But by this period, I realized something else was amiss. There was an error,
of a very big sort. Around the age of 13, I realized that I was on a planet,
rife with social life. The most immediate thought was that I had a lot of
catching up to do.

In high school, I found myself gravitating toward the "socially awkward"
group. The band kids, the self-professed rejects and minorities. The oddballs.
The gamers. I distinctly recall at the age of 16 being in a room with some of
these friends, where suddenly during our video gaming session, a porn magazine
was revealed. I experienced no erection, and there was no interest. These
pictures of women, naked and such — your typical work of gaudy pornographic
material. I found it charming, almost endearing primarily that I was in a room
with other males, and everyone was cool about the situation. I played Soul
Calibur or Smash Brothers or whatever game we were into that week, against a
friend, another flipped through pictures of naked men and women, another
friend toggled the two activities. Then the day ended, as normal.

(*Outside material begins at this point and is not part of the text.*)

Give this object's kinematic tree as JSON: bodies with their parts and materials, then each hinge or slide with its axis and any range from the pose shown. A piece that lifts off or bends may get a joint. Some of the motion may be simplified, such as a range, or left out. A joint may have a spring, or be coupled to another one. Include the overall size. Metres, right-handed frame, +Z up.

Here's then, when I got an idea. There's something "normal" about porn. I had
come to the realization that in order to "fix" myself, I needed to "be normal"
just as I was then. Guys looking at naked chicks, and not really thinking much
of it. We said "she's hot" here and there, or "that's corny". It reminded me
very much of my experience at 6 or so.

I left that experience thinking, "This porn stuff can help me in some way."
And that's when it happened. I found myself strongly interested in this
material, but I was after something. Sure, yes, I found it arousing — but then
that was secondary to some more basic initiative: "this is normal. I am
normal. I can do this."

I found myself spending hours a day looking at porn. I always tried to find
just the "right" porn. The Internet became a well brimming with material. The
"right" porn consisted of these scenarios that started off 'real' and then
ended in this rather unexceptional way. There was a lot of POV as well — not
necessarily interested in the people participating but their parts. My own
penis is slightly disfigured from my circumcision — well, asymmetrical. It's
not a jarring or grotesque disfigurement. As a kid I thought it was upsetting,
and brought concern. It's essentially a seemingly incomplete job.

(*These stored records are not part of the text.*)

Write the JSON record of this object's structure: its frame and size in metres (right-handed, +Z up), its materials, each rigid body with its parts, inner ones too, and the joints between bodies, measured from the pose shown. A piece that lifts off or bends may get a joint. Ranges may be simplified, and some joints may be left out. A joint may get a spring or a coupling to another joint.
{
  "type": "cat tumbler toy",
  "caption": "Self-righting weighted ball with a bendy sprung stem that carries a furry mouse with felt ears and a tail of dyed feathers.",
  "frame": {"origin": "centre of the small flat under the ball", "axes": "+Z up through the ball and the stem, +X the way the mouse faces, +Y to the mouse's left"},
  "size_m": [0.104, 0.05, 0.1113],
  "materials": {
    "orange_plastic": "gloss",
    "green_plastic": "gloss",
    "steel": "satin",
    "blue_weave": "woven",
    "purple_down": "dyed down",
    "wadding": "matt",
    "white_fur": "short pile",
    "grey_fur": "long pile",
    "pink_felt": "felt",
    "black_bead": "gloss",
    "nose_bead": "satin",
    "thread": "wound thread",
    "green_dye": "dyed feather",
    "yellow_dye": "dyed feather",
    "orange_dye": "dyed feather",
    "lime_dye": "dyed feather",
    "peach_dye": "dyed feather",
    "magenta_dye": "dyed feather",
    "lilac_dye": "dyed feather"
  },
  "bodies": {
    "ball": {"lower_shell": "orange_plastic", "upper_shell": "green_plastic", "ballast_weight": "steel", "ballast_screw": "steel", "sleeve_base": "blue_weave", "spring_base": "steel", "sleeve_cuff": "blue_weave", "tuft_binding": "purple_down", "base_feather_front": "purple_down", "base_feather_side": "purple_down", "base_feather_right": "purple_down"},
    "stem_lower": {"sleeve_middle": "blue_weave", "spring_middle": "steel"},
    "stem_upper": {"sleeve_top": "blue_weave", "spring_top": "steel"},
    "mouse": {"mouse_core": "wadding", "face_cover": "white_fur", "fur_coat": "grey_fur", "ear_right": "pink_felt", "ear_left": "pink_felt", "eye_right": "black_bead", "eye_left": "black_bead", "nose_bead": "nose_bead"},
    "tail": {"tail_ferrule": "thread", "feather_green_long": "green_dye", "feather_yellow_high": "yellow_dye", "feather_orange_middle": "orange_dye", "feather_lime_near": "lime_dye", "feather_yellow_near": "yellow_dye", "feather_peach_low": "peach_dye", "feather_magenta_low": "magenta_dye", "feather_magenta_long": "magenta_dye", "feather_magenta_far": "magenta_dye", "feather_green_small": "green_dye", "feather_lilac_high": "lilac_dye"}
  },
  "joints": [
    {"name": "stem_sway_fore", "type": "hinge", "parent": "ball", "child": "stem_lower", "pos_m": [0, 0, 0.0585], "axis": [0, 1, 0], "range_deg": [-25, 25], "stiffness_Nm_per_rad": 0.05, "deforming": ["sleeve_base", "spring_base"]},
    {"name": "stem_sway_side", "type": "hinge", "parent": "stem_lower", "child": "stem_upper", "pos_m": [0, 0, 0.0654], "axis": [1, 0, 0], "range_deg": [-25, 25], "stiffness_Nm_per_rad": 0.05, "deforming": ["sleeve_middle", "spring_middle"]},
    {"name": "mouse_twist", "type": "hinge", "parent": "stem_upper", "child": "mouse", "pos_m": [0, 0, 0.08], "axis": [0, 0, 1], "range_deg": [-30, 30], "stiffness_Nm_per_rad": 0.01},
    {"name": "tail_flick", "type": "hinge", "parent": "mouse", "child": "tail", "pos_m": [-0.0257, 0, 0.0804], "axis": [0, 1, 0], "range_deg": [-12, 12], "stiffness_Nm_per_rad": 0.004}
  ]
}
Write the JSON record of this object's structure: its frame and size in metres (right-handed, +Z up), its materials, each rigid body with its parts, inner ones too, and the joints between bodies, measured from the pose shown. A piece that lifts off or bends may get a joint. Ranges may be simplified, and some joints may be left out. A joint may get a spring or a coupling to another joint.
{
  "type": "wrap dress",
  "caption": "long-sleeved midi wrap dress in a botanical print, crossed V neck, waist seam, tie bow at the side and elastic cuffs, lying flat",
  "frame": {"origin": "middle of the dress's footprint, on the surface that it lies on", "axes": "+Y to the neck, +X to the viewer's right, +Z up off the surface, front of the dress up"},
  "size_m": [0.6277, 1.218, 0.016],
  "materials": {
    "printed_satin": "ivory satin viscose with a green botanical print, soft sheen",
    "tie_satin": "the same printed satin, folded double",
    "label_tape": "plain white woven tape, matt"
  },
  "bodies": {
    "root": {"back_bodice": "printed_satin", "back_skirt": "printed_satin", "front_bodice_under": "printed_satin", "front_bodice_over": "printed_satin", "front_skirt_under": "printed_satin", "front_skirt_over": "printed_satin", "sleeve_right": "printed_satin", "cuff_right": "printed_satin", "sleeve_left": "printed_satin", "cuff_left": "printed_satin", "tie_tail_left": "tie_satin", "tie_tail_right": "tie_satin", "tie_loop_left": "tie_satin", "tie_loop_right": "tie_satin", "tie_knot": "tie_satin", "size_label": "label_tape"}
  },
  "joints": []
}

But the people and the themes never really interested me. I often found myself
looking for the "right" penis, the "right" vagina, the right complexion
(regardless of race), the "right" people. It went everywhere, from race A-on-
race Z to race Z-on-raceA, and then back again. I found myself trying to
figure out quickly what I am to do, and just how much was necessary for a
"normal" experience. I always knew that anything beyond hardcore porn was
beyond my needs, that fetish porn was beyond my needs. I wanted something that
gave me what I thought everyone else had already figured out. Gradually it
warped into something bigger — not in terms of the content I accepted, which
always ranged from softcore to POV to roleplay (for years, it was a lot of
role-play — I even spent years going into RP chatrooms with "sex" topics and
working up my capacity to describe these sexual activities), but in terms of
the commitment and preoccupation, the amount of time spent.

I want to be clear here. At no point did I think "This is was people do
normally" — I was looking at the situation as someone who had a lot of
catching up to do, and who _strove to be normal_. I wanted people to believe
that I "got along" with sexual activity, that I understood what it was about —
and that I wasn't obsessed with something more fundamental: fitting in.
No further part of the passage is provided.